- [Stored data]

============================================================

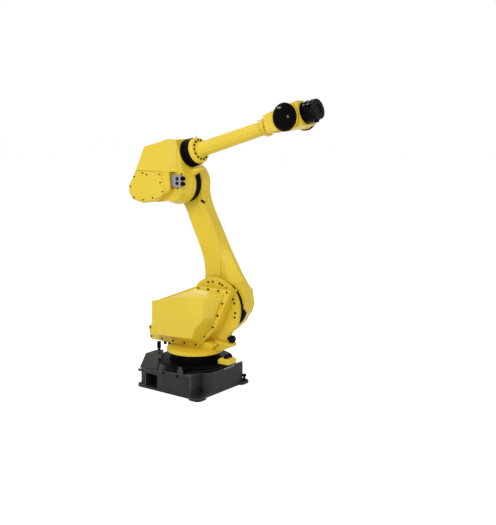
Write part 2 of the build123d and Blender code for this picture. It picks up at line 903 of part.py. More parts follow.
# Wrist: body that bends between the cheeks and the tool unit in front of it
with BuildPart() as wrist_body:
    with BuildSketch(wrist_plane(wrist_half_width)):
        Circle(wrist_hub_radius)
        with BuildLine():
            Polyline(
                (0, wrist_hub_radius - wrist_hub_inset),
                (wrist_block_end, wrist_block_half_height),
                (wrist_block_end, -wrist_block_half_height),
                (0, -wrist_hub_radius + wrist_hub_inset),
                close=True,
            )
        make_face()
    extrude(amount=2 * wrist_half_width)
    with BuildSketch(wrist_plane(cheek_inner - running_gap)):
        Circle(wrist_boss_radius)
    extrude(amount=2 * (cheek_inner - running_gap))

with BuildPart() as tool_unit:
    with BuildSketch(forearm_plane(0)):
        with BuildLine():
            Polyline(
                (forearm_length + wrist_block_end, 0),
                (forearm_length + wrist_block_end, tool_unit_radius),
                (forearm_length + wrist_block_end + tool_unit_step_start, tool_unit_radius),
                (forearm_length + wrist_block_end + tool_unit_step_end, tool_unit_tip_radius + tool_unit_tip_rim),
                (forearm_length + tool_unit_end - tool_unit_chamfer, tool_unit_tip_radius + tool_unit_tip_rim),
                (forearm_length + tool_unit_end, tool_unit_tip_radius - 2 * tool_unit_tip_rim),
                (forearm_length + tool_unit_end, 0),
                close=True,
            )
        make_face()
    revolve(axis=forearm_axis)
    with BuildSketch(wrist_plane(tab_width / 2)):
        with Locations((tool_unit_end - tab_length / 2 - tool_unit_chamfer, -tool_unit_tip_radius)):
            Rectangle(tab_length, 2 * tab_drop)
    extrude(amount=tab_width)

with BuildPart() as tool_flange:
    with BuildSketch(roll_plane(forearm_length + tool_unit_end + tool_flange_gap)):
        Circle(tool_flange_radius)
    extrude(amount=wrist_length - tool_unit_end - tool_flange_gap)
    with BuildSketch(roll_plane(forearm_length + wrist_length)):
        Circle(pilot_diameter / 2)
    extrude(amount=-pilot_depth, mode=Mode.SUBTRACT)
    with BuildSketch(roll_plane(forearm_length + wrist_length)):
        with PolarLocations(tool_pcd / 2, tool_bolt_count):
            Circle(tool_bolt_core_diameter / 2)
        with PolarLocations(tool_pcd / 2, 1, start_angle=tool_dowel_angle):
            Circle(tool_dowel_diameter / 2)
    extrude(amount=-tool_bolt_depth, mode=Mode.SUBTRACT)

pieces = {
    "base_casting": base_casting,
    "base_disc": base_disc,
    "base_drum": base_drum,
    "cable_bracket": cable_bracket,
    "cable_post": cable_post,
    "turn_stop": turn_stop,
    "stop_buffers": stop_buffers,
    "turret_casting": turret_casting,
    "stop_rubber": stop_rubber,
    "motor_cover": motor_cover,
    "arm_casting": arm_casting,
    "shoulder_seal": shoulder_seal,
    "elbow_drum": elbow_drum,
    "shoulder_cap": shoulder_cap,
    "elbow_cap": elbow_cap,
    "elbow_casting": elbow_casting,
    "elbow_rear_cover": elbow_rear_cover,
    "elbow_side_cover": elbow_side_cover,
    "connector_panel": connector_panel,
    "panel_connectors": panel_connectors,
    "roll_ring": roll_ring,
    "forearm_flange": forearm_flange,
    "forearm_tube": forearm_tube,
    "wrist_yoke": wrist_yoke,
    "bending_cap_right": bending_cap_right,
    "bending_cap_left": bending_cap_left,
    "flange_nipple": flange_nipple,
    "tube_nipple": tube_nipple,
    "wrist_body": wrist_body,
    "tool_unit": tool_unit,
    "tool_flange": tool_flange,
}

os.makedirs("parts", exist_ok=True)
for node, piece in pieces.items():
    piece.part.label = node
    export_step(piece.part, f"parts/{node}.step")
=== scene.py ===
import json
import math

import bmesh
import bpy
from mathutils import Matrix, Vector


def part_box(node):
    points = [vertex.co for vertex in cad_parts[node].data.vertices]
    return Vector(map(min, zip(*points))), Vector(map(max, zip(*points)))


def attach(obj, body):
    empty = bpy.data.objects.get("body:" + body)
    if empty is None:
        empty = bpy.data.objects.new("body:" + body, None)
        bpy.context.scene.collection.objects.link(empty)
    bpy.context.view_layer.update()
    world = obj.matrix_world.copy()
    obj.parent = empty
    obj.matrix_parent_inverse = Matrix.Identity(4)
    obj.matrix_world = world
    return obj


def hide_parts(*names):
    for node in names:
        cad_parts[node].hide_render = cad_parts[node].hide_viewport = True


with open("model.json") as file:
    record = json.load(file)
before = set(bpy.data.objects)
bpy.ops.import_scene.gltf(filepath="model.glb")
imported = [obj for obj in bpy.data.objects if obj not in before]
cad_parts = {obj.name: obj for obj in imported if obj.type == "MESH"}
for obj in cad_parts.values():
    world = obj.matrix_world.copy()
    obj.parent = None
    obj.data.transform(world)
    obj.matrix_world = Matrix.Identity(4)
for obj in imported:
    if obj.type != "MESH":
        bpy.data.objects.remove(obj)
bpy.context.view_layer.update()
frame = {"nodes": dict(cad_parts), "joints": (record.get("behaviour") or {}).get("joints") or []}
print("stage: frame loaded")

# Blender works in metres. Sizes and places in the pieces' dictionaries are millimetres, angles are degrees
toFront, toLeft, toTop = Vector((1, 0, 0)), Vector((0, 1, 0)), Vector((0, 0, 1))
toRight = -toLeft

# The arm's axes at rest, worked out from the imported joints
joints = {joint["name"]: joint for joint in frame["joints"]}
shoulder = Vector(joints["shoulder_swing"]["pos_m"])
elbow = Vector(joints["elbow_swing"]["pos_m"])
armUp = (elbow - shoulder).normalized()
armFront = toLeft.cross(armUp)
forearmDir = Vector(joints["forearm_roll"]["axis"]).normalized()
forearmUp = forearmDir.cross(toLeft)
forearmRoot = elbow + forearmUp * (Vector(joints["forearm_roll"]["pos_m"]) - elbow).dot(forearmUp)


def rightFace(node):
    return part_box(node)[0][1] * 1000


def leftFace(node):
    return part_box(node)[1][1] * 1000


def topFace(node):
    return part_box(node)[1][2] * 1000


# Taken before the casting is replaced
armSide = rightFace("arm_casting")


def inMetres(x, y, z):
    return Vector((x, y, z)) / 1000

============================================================

- [The task] Each line from the line with "for node, piece" to the line with "bpy.context.scene.collection.objects.link(empty)" is to be echoed exactly; both boundary lines are included, and nothing else is to be output.

- [Exercise result]
for node, piece in pieces.items():
    piece.part.label = node
    export_step(piece.part, f"parts/{node}.step")
=== scene.py ===
import json
import math

import bmesh
import bpy
from mathutils import Matrix, Vector


def part_box(node):
    points = [vertex.co for vertex in cad_parts[node].data.vertices]
    return Vector(map(min, zip(*points))), Vector(map(max, zip(*points)))


def attach(obj, body):
    empty = bpy.data.objects.get("body:" + body)
    if empty is None:
        empty = bpy.data.objects.new("body:" + body, None)
        bpy.context.scene.collection.objects.link(empty)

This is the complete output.